Without destroyers Canada will lose its command-and-control capacity at sea, meaning the ability to coordinate the progress of two or more ships. This would assign us the role of perpetual followers of someone else’s navy.
Even if Canada were to purchase destroyers from other countries, they would have to be reconfigured to fit into Canadian operational systems, and this would take time. Even if the government were to act quickly – which it has shown no signs of doing – a leaked drafted of the Defence Capabilities Plan suggests that the time to assure Canada’s continued command-and-control capacity at sea has already passed, and that there will be a gap of five to eight years when the current destroyers become inoperable.
Frigates
Canada has 12 frigates. They were commissioned between 1992 and 1996, which means the early ones are now due for their mid-life refits, and the later ones soon will be. These ships need to be modernized in order to make a useful military contribution during the second half of their lives.
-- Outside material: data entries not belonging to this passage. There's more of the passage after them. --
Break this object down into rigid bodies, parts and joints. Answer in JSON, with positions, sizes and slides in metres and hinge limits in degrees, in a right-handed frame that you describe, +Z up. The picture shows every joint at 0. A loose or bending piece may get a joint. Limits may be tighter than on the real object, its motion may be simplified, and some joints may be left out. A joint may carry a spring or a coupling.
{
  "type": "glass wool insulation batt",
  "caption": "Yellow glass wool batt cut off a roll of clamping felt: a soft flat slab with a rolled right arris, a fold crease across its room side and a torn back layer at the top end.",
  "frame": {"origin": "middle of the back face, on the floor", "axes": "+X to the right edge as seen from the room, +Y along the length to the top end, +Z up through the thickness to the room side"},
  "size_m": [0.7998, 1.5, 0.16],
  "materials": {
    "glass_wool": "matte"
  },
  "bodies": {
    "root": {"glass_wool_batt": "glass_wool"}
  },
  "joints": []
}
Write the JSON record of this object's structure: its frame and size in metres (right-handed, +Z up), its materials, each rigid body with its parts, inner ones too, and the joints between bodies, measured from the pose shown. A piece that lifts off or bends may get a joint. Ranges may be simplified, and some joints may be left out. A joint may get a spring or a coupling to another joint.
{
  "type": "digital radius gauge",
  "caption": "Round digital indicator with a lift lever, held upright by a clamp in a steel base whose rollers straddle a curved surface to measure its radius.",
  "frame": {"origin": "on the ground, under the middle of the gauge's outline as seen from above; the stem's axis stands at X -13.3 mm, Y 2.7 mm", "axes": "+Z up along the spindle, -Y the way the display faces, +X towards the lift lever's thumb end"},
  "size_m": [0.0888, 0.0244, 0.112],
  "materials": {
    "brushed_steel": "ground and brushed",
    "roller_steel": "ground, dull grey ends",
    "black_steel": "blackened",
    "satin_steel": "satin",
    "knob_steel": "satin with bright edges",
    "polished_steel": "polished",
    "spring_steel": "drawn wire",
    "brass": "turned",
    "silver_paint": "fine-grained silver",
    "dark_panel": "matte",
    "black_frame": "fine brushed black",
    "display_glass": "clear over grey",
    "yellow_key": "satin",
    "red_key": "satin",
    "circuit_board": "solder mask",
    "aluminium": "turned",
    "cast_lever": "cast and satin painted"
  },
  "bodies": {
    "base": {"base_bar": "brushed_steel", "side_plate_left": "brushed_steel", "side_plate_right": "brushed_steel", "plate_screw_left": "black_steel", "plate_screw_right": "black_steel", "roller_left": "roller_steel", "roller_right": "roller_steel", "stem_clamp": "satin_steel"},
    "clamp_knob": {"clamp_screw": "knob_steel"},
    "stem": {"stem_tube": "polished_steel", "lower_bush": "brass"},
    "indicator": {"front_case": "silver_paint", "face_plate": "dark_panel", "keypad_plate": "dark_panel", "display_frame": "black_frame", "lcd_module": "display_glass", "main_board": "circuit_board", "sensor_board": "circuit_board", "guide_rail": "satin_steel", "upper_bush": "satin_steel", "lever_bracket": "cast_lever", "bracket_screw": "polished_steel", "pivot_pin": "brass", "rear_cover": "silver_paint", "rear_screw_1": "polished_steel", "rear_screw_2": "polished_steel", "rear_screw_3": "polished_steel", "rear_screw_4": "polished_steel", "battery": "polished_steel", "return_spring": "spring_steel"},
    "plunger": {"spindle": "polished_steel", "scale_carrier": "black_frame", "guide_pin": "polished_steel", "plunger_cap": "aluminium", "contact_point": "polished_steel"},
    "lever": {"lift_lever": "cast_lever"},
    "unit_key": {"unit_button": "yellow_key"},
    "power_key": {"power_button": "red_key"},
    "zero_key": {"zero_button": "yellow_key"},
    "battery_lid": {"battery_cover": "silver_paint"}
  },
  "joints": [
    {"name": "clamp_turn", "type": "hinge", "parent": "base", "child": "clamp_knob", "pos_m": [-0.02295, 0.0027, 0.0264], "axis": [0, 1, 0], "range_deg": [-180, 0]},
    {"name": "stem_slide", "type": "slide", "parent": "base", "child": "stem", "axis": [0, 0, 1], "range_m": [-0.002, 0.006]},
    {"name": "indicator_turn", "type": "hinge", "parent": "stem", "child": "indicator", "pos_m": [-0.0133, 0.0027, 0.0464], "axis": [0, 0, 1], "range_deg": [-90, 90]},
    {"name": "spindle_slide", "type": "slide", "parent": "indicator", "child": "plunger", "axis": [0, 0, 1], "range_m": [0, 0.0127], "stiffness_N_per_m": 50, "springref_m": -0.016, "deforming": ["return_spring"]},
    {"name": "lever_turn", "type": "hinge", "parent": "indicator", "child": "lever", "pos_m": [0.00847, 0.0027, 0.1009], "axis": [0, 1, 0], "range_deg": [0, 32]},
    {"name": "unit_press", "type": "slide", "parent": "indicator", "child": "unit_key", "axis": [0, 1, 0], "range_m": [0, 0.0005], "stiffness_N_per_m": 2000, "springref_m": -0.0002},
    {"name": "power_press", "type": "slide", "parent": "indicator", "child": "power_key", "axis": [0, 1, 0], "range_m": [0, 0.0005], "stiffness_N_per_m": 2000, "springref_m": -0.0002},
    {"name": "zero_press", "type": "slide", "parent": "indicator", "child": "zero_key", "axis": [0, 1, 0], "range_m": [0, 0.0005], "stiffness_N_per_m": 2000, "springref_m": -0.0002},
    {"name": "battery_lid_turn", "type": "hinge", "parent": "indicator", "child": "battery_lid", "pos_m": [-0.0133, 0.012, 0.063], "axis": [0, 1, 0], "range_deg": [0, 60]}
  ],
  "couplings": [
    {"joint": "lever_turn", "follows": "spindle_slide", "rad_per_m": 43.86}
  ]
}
The process of getting budgetary approvals, soliciting and examining bids and other procurement protocol takes time, which means that the process for refits should have been started by now. It hasn’t been. The process for replacing these frigates should also be in the works. Again, it isn’t.
If something isn’t initiated soon, some future government is going to find itself without a frigate fleet. Naval sources predict the possibility of a future gap of several years without these essential vessels if re-ordering is not done immediately.
Submarines
Which brings us to submarines. Submarines excel at defending, and at surveillance and intelligence gathering. Even with modern technology, they are very difficult to detect.
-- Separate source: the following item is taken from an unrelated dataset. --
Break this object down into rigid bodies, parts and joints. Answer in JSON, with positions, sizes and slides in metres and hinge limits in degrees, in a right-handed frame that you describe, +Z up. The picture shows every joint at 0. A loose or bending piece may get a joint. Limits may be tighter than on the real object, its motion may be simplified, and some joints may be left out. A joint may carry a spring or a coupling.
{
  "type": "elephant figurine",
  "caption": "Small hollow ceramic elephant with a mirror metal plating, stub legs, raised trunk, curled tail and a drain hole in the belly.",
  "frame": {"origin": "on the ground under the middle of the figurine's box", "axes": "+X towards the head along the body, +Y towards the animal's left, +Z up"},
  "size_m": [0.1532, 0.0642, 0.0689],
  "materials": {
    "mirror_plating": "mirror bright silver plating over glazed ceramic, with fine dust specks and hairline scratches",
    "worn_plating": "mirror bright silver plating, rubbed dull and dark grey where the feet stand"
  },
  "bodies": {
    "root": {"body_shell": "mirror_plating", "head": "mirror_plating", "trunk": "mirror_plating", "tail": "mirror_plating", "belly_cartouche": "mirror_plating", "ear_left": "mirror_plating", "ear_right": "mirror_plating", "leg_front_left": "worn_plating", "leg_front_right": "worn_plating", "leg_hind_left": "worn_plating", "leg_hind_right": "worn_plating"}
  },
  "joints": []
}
Canada’s four diesel-electric submarines are quiet when operated electrically when they are beneath the surface, and they effectively complement the nuclear subs of our American, British and French allies. The mere presence of submarines defending our coasts is a deterrent to potentially hostile vessels.
Canada’s four submarines, purchased from the British nine years ago, are in the process of being refitted so they can fire Canadian-designed torpedoes. By 2009, three of them should finally be ready. A fourth – the Chicoutimi – is supposed to gain this capacity at some later date. There will need to be orders in place to replace these subs by 2015, or Canada will lose its submarine capacity.
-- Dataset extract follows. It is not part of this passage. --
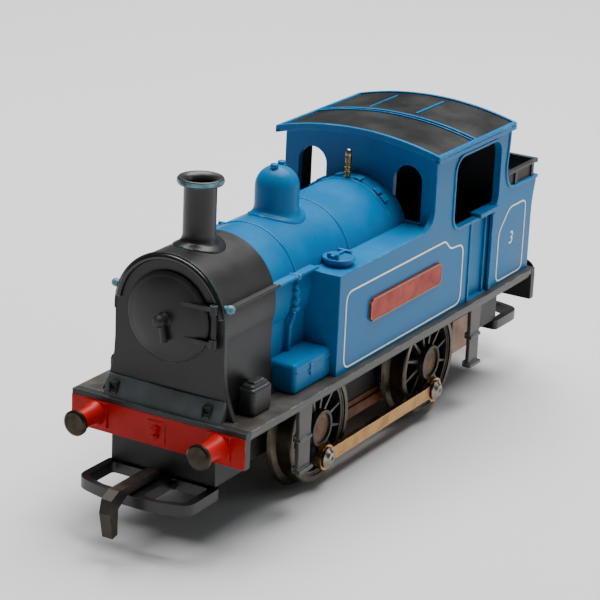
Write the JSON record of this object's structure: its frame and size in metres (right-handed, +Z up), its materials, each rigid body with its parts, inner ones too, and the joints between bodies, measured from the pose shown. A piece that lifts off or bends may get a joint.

There are rumours that plans to make the fourth sub – the Chicoutimi – operational will be cancelled. If this is true, Canada would lose a permanent submarine capacity on the West Coast. This would not only lessen our capacity to defend ourselves there, but could put an end to intelligence sharing with allies operating subs in the Pacific.
Replenishment Ships
These ships not only re-supply warships with food, water, spare parts, ammunition and fuel while they are at sea and conducting operations, they will move equipment and supplies to land troops conducting operations. They are known as ‘force-multipliers’ because they dramatically increase the effectiveness of smaller warships.
The government has ordered up only three. Canada needs four – two on each coast. Otherwise, when ships are being refitted or repaired, one coast would be left without any replenishment ships.
Maritime Coastal Defence Vessels (MCDVs)
MCVDs are primarily used for training. They are all but useless for interdiction – they can’t even keep up with modern fishing vessels.
There is one plan to replace them with ships that might be slightly smaller than a frigate but with out all the expensive electronics and weapon systems a frigate requires.
These appear to be the only ships that the government has given the green light to replacing, but the government’s focus does not appear to be coastal defence. In fact, the government is insisting that DND refer to these vessels as “Arctic Patrol Vessels,” to conform to its promotion of the idea that it should be a navy priority to defend Canadian sovereignty in the North.
The truth that issues of sovereignty are going to be decided politically or legally – Canada isn’t going to blow any U.S. or British ships out of the water. Nevertheless, the government focus is on putting the navy into Arctic waters while our east and west coasts lie largely undefended.
The government has committed $3 billion to building eight of these “Arctic” vessels. This raises the question of whether this money will be siphoned away from funds that should be dedicated to the replacement of the destroyers and modernization of the whole fleet of frigates.
Spare Parts
Canadian naval vessels are so old that in many cases spare parts are no longer available. Many ships are in such tenuous state that every time one puts to sea, the Navy must invest the time and energy in transferring parts from other ships remaining in port. DND got only 59 percent of the National Procurement Funding it requested in the last budgetary year.
The Big Picture
Canadians need to understand what is happening here. At a time when emerging Asian countries are building up their navies, Canada is on the brink of allowing its navy to disintegrate.
The Minister of Defence is an army man. The Chief of the Defence Staff is an army man, and so is his is his Vice-Chief. Perhaps that has something to do with the fact that government military purchases announced over the past year are so army-oriented.
Or perhaps it is simply panic that we will fail in Afghanistan.
The political consideration is that there is no immediate political payoff in rebuilding a country’s navy. The benefits would accrue to Canadians long after the current government is gone.
Whatever the reason, Canadians should be paying attention. A maritime nation without a navy is like a king not wearing any clothes: sovereignty undressed.